In the mitochondrial electon transport chain, electrons flow energetically downhill from NADH to oxygen and reduce it to water. In the cholroplasts' electron trnsport chains, electrons that come from the splitting of water flow energetically downhill and reduce NADP+ to NADPH. Being that the elctrons that reduce NAD+ and NADPH have aprox. the same reducing power. How is this possible?
2006-10-29 17:38:47 · 2 answers · asked by Anthropomorphic 2 in Science & Mathematics ➔ Biology
That's a good question. Let me try and answer this-
You have put forward a very valid question that how can the energy of a bond (in water molecule) be strong enough to hold together the molecule (NADH) which in another reaction, breaks down to release enough energy to not only form that bond but also give energy to numerous other reactions?
In other words, bond energy of NADPH is greater than Water's. Then, how can the electron and energy released from water molecule's hydrolysis reduce NADP+ to NADPH?
The answer, as I see it, is-- it can't. Water molecule's bond energy alone is fairly incapable of reducing NADP+.
If you observe the Electron transport chain in photophosphorylation in the chloroplast, you'll see that the energy for reducing NADP+ to NADPH2 is provided by LIGHT and not Water.
The electrons released from water's oxidation (Photolysis) are only used to keep the reaction in Photosystem 1 going. When in PS 2, (hehe.. PS means PhotoSystem here, not PlayStation 2).... Yeah, as I was saying--
When electrons are released in PS 2 by the photolysis of water, they via a few chain reactions, reach PS 1 which is already short of electrons.
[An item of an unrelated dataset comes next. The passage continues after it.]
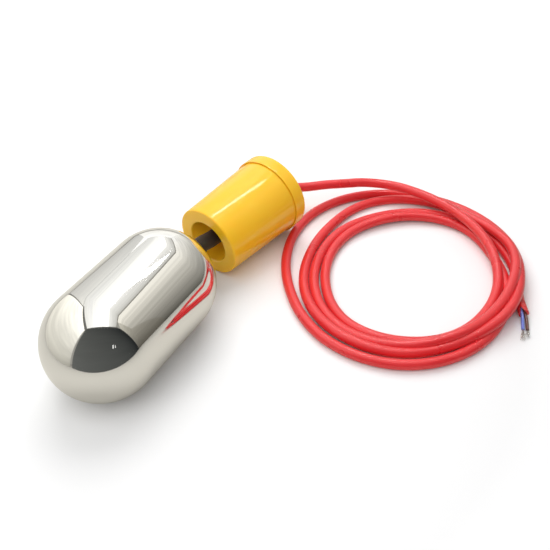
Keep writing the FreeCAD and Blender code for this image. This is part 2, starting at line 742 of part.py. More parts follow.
def cable_boot():
    """The rubber boot: a collar in the boss and a sleeve that follows the cable into the mouth."""
    edges = run_edges()
    start = switch_place.multVec(Vector((s.thread_depth - s.collar_thick).value, 0, 0))
    bent, straight = edges[-2], edges[-1]
    last = bent.valueAt(bent.LastParameter)
    end = last + straight.tangentAt(straight.FirstParameter) * s.boot_lip.value
    edges[0] = Part.LineSegment(start, edges[1].valueAt(edges[1].FirstParameter)).toShape()
    edges[-1] = Part.LineSegment(last, end).toShape()
    outer = pipe(edges, s.boot_radius.value, "cable_boot")
    bore = pipe(edges, (s.cable_radius + s.cable_gap).value, "cable_boot bore")
    collar = Part.makeCylinder((s.thread_radius - s.thread_gap).value,
                               (s.collar_thick - s.washer_gap).value, start, Vector(1, 0, 0))
    keep(solid_feature("cable_boot", outer.fuse(collar).cut(bore).removeSplitter()))


def lead_points():
    """The free cable's route from the counterweight down to the coil."""
    straight = 9.5
    return [on_cable(weight_end), on_cable(weight_end + straight)] + list(LEAD_POINTS)


def free_cable():
    """The free cable: its lead, its short tail, and the slit end of the jacket."""
    keep(solid_feature("cable_lead", tube(lead_points(), s.cable_radius.value, "cable_lead")))
    tail = tube(TAIL_POINTS, s.cable_radius.value, "cable_tail")
    end, before = Vector(*TAIL_POINTS[-1]), Vector(*TAIL_POINTS[-2])
    back = (before - end).normalize()
    frame = FreeCAD.Placement(end, FreeCAD.Rotation(Vector(1, 0, 0), back))
    slot = Part.makeBox(s.slit_length.value, s.cable_radius.value * 4, s.slit_width.value,
                        Vector(-1, -s.cable_radius.value * 2, -s.slit_width.value / 2))
    slot.Placement = frame
    keep(solid_feature("cable_tail", tail.cut(slot)))


def ring_wire(reaches, height, inset):
    """A closed smooth outline about the coil's centre."""
    points = []
    for number, reach in enumerate(reaches):
        angle = math.radians(360 / len(reaches) * number)
        points.append(Vector(COIL_CENTRE[0] + (reach - inset) * math.cos(angle),
                             COIL_CENTRE[1] + (reach - inset) * math.sin(angle), height))
    curve = Part.BSplineCurve()
    curve.interpolate(Points=points, PeriodicFlag=True)
    return Part.Wire(curve.toShape())


def cable_coil():
    """The outer shape of the coiled cable: one closed ring, lower along its outside."""
    radius = s.cable_radius.value
    heights = ((0.0, radius / 2), (radius, 0.0), (s.coil_height.value, s.coil_shoulder.value))
    outer = Part.makeLoft([ring_wire(COIL_OUTER, z, inset) for z, inset in heights], True, True)
    inner = Part.makeLoft([ring_wire(COIL_INNER, z, 0.0) for z in (-1.0, s.coil_height.value + 1.0)],
                          True, True)
    keep(solid_feature("cable_coil", outer.cut(inner)))


def stripped_end():
    """The two stripped cores and their twisted, tinned strands."""
    for name, points, tip in (("blue", BLUE_POINTS, BLUE_TIP_POINTS),
                              ("brown", BROWN_POINTS, BROWN_TIP_POINTS)):
        core = tube(points, s.core_radius.value, f"{name}_core")
        keep(solid_feature(f"{name}_core", core))
        strands = tube(tip, s.strand_radius.value, f"{name}_strands")
        keep(solid_feature(f"{name}_strands", strands))


def inner_cores():
    """The two cores inside the float, from the cable's end to two of the terminals."""
    start, lead, back = -s.cable_inside.value, s.core_lead.value, s.core_back.value
    side, bow, thin = s.core_side.value, s.core_bow.value, s.core_radius.value / 2
    rise, high = s.pivot_z.value / 2, s.pivot_z.value + bow
    level = ((case_top + terminal_top) / 2).value
    near, far = [(x + s.terminal_thick / 2).value for x in terminal_places()[:2]]
    turn, below = start - back - bow, level - thin * 2
    blue = ((start, side, 0.0), (start - lead, side + thin / 2, thin), (start - back, side * 1.7, rise),
            (start - back + thin, side * 1.8, high), (turn, side * 1.4, below),
            (near + lead, side * 0.8, level + thin / 3), (near, side * 0.7, level))
    brown = ((start, -side, 0.0), (start - lead, -side - thin / 2, thin), (start - back, -side * 2, rise),
             (start - back + thin, -side - bow, high), (turn, -side - bow * 1.4, below),
             (near + lead, -side - bow * 1.5, level + thin / 2),
             (near - bow / 2, -side - bow * 1.2, level),
             (far + lead * 0.65, -side * 0.8, level), (far, -side * 0.7, level))
    for name, points in (("blue_inner_core", blue), ("brown_inner_core", brown)):
        keep(solid_feature(name, tube(points, s.core_radius.value, name)), switch_place)


# ---------------------------------------------------------------- build, test and write

def build():
    """Make every sub-part."""
    for make in (float_nose_shell, float_tail_shell, neck_boss, clamp_washer, gland_nut,
                 switch_carrier, ball_buffer, carrier_screws, switch_case, switch_cover,
                 switch_screws, terminals, lever_pin, inner_cores, cable_boot, cable_run,
                 free_cable, cable_coil, stripped_end, steel_ball, switch_lever, switch_plunger,
                 cable_grip, counterweight_shell, ballast_slug, counterweight_cap):
        make()
    doc.recompute()


def check():
    """Stop if any object failed or any sub-part has no valid shape."""
    for item in doc.Objects:
        if "Invalid" in item.State or "Error" in item.State:
            raise RuntimeError(f"{item.Name} failed: {item.State}")
    for item in parts:
        if item.Shape.isNull() or not item.Shape.isValid() or item.Shape.Volume <= 0:
            raise RuntimeError(f"{item.Label} has no valid solid")


def write():
    """Write each sub-part to its own STEP file."""
    os.makedirs("parts", exist_ok=True)
    for item in parts:
        item.Shape.exportStep(f"parts/{item.Label}.step")
        print(f"{item.Label}: {item.Shape.Volume:.1f} mm3, {len(item.Shape.Solids)} solid")


build()
check()
write()
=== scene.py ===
"""Dresses the float level switch: a polished steel float, its boot, the counterweight and the cable.

Every length is in metres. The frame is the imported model's: +X along the float from nose to tail, +Y to
its left, +Z up from the table.
"""

import logging
import math
from dataclasses import dataclass
from enum import Enum

import bpy
from mathutils import Matrix, Vector


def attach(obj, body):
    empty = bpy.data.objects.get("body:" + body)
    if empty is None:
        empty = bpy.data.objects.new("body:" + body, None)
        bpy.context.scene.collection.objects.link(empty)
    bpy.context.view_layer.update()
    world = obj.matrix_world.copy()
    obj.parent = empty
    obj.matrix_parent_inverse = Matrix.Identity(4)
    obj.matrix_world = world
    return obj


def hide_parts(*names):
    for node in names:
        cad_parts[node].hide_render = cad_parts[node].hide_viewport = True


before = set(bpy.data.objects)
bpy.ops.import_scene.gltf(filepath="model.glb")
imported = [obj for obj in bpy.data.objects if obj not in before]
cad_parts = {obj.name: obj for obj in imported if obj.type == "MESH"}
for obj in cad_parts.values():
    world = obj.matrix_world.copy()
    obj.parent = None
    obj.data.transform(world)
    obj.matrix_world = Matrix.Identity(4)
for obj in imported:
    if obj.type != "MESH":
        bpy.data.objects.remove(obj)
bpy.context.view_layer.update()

log = logging.getLogger("float_level_switch")

Point = tuple[float, float, float]
Flat = tuple[float, float]
Colour = tuple[float, float, float, float]
Settings = dict[str, object]
Material = bpy.types.Material
Node = bpy.types.Node
Piece = bpy.types.Object
Socket = bpy.types.NodeSocket
MM = 0.001
WELD = 2e-6  # how near two vertices of one turned or swept skin are joined
RGBA: Settings = {"data_type": "RGBA"}


class Body(Enum):
    """The rigid bodies that the pieces ride on."""

    FLOAT = "float"
    GRIP = "grip"
    WEIGHT = "counterweight"


class Slot(Enum):
    """The record's material slots; no piece here is given one."""

    STEEL = "mirror_steel"
    RUBBER = "black_rubber"
    PLASTIC = "yellow_plastic"
    RED = "red_silicone"
    BLUE = "blue_silicone"
    BROWN = "brown_silicone"
    TINNED = "tinned_copper"


# ---------------------------------------------------------------- colours and nodes

def linear(code: str) -> Colour:
    """Turn an sRGB hex colour into Blender's linear colour.

    Args:
        code: Six hex digits, such as "ff8800".

    Returns:
        Red, green, blue and an alpha of 1.
    """
    parts = [int(code[i:i + 2], 16) / 255 for i in (0, 2, 4)]
    red, green, blue = [c / 12.92 if c <= 0.04045 else ((c + 0.055) / 1.055) ** 2.4 for c in parts]
    return (red, green, blue, 1.0)


class Nodes:
    """The node tree of one material or of the world."""

    def __init__(self, owner: bpy.types.ID) -> None:
        """Start an empty tree on its owner."""
        owner.use_nodes = True
        self.tree = owner.node_tree
        self.tree.nodes.clear()

    def add(self, kind: str, settings: Settings | None = None, **inputs: object) -> Node:
        """Add a node, set it up and link it.

        Args:
            kind: The node's type name, such as "ShaderNodeTexNoise".
            settings: Attributes of the node itself.
            inputs: Socket names, with _ for a space, or i and the socket's number, each with a value, an
                output socket to link, or a node that stands for its first output in use.

        Returns:
            The new node.
        """
        node = self.tree.nodes.new(kind)
        for name, value in (settings or {}).items():
            setattr(node, name, value)
        for name, value in inputs.items():
            key = int(name[1:]) if name[0] == "i" and name[1:].isdigit() else name.replace("_", " ")
            socket = node.inputs[key]
            if isinstance(value, Node):
                value = next(output for output in value.outputs if output.enabled)
            if isinstance(value, Socket):
                self.tree.links.new(value, socket)
            else:
                socket.default_value = value
        return node


def cells_per_metre(size_mm: float) -> float:
    """The scale of a noise whose cells are this many millimetres across."""
    return 1000.0 / size_mm


# ---------------------------------------------------------------- finishes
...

They just keep coming to PS 1 and replenishing the rapidly depleting electrons there.
Now, you might ask-- By whom are the electrons being snached from PS1 and where the heck are they going?
The answer is, yup! You guessed it right! Sunlight!! (It's ok if you didn't guess it, most don't either.)
The PS1 is constantly excited by absorbing sunlight and keeps releasing electrons. The electrons from PS2 just keep coming filling up the empty space.
Where are the energised electrons going? Yup! They are going to provide NADP with lots of energy and electrons to form the High energy, power packed molecule of NADPH2.
I hope you read and liked my answer.
God bless!
2006-10-29 22:25:29 · answer #1 · answered by Abhyudaya 6 · 3⤊ 0⤋
?
In one case you have a downhill reaction (NADH->NAD(+) + H(+) +e and the energy released turns eventually into chemical energy in ATP.
In the other you have an uphill reaction (NADP(+) + H(+) +e -> NADPH) and the required energy comes from the photons through Photosystems I and II.
2006-10-29 22:06:26 · answer #2 · answered by bellerophon 6 · 1⤊ 0⤋